Repeat exactly the lines from the start of the records below through the line that contains "the handlebar. Millimetres.", including both.

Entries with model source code
________________________________________
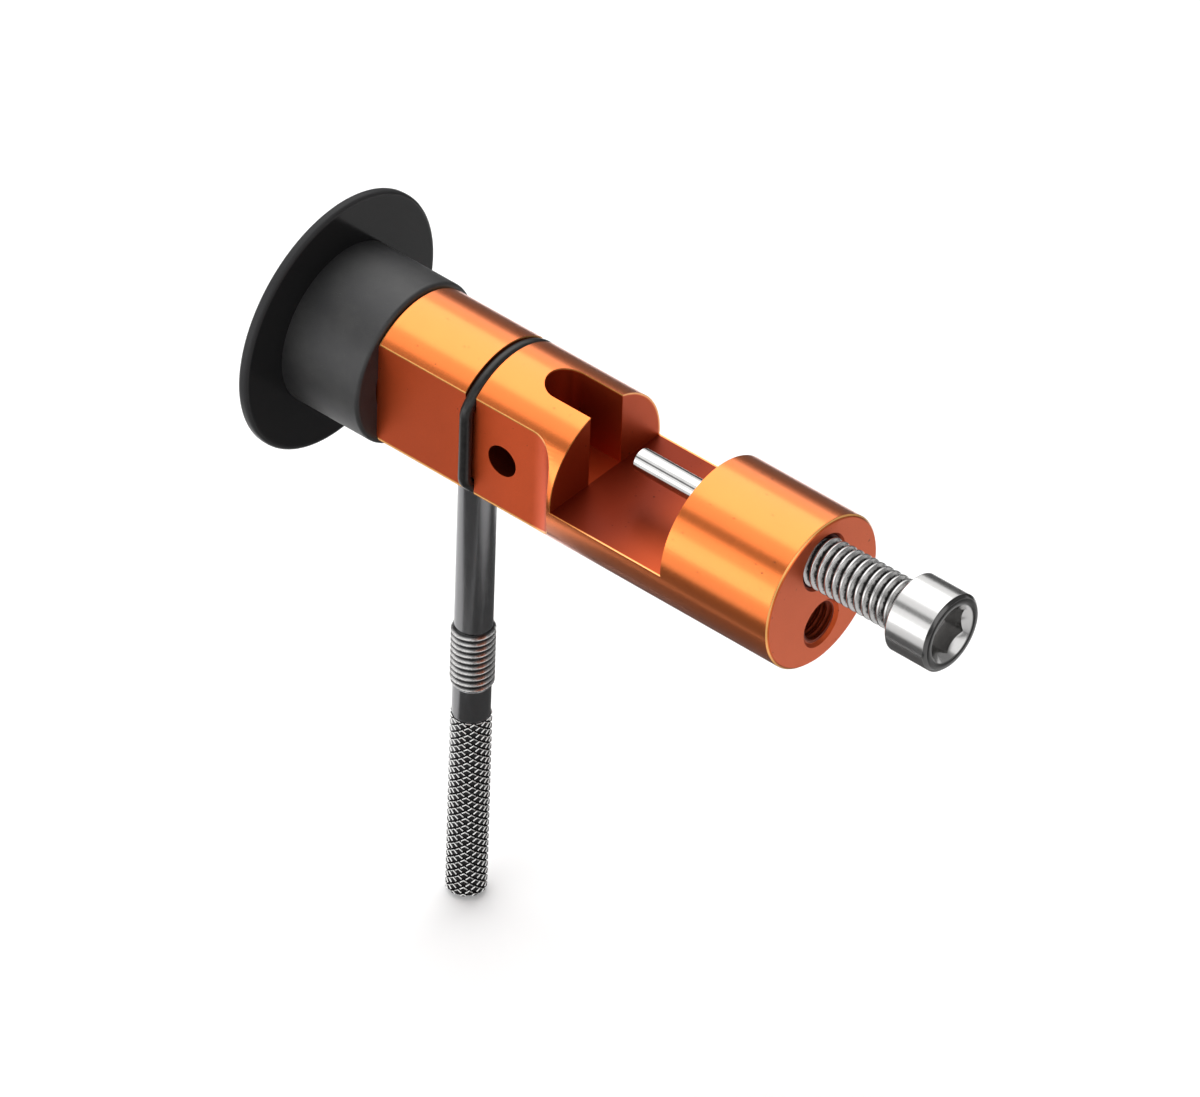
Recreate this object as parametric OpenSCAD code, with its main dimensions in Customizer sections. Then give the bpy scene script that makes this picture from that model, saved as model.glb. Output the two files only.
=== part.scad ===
// Bar-end chain tool: a plug for a handlebar's end that carries a chain breaker.
//
// The body's axis is +X, from the bar-end flange towards the driver's head. Y is the way
// the chain lies in the cradle, and the handle hangs along -Z. The origin is where the axis
// meets the flange's inner face, which rests on the end of the handlebar. Millimetres.

/* [End cap and grip sleeve] */
// Diameter of the flange that covers the end of the bar
flange_d = 30.5; // [26:0.5:36]
// Thickness of the flange
flange_t = 1.2; // [1:0.1:3]
// Radius rolled onto the flange's two edges
flange_edge_r = 0.5; // [0.2:0.05:0.5]
// Outer diameter of the rubber sleeve, which grips the bore of the bar
sleeve_d = 19; // [18.4:0.1:22]
// Length of the rubber sleeve
sleeve_l = 10.6; // [9:0.1:16]
// Diameter of the core that the sleeve sits on
core_d = 12.8; // [11:0.1:15]
// Length of the boss behind the flange, inside the sleeve
boss_l = 3.6; // [3:0.1:5]

/* [Body] */
// Outer diameter of the body
body_d = 18; // [16.5:0.1:18.2]
// Length of the body from the sleeve to its end face
body_l = 56.2; // [54:0.1:70]
// Width across the two side flats
flats_w = 12.4; // [11.8:0.1:13]
// Length of the flats, up to the cutter's round run-out
flats_l = 21.6; // [20.5:0.1:24]
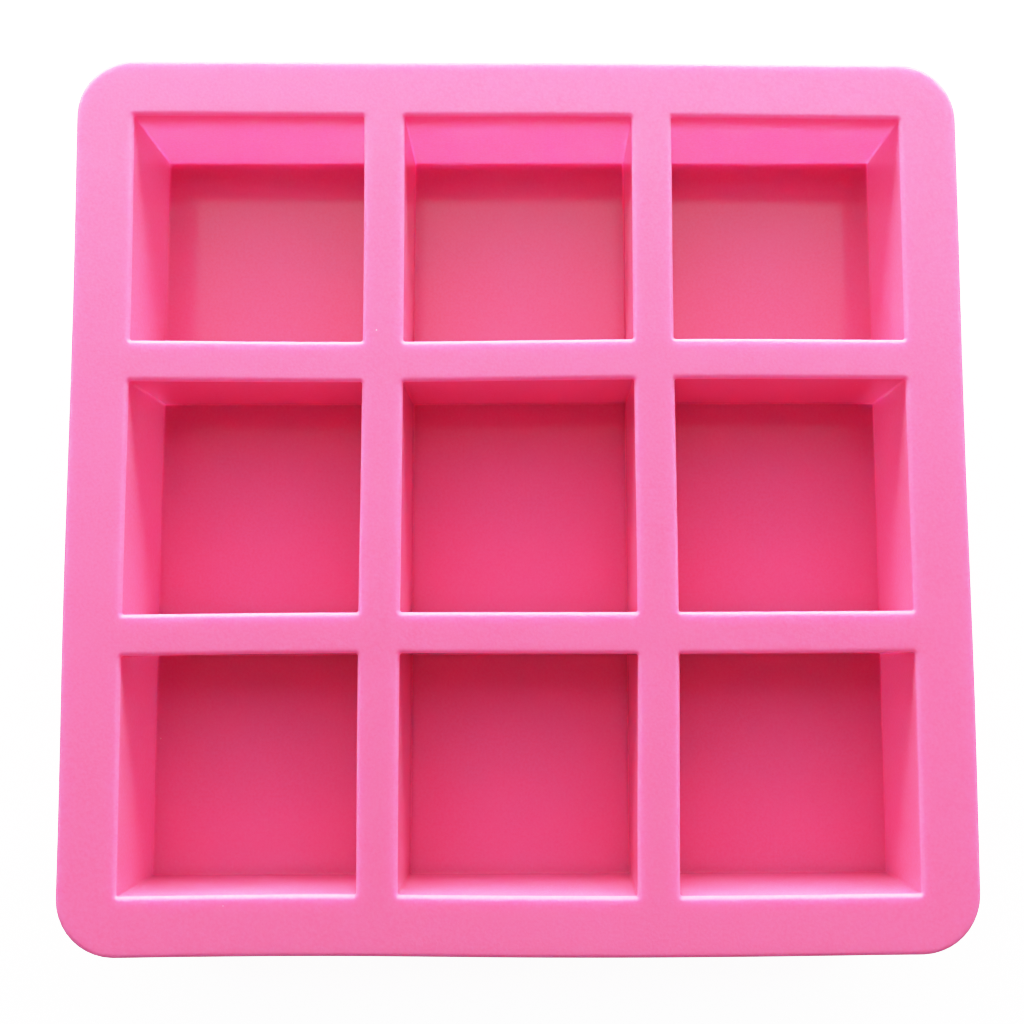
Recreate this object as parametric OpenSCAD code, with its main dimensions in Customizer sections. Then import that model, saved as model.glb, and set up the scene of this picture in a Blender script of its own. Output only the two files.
________________________________________
Written reply
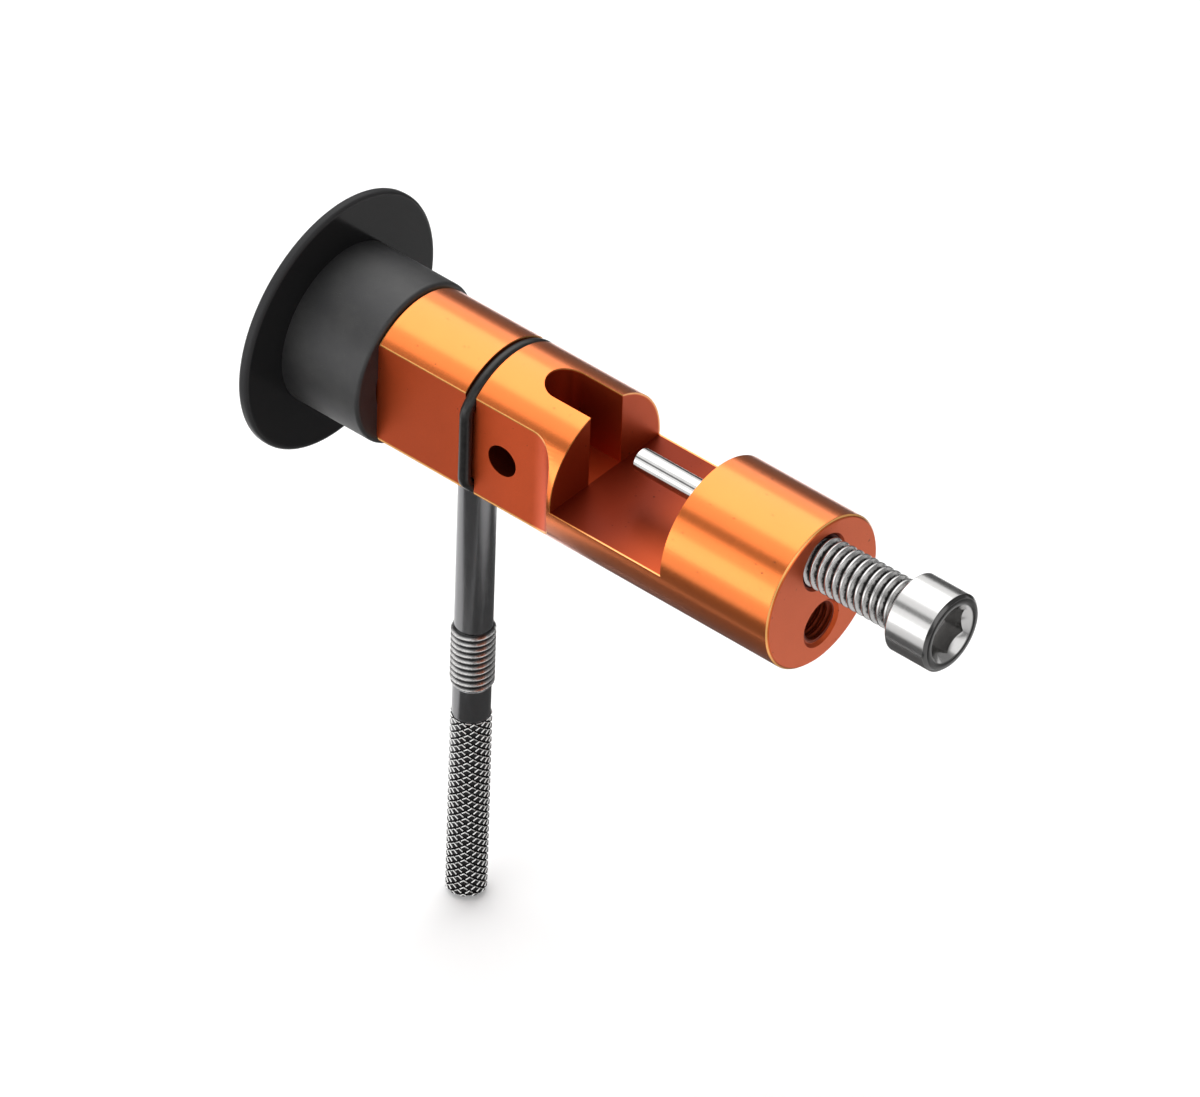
Recreate this object as parametric OpenSCAD code, with its main dimensions in Customizer sections. Then give the bpy scene script that makes this picture from that model, saved as model.glb. Output the two files only.
=== part.scad ===
// Bar-end chain tool: a plug for a handlebar's end that carries a chain breaker.
//
// The body's axis is +X, from the bar-end flange towards the driver's head. Y is the way
// the chain lies in the cradle, and the handle hangs along -Z. The origin is where the axis
// meets the flange's inner face, which rests on the end of the handlebar. Millimetres.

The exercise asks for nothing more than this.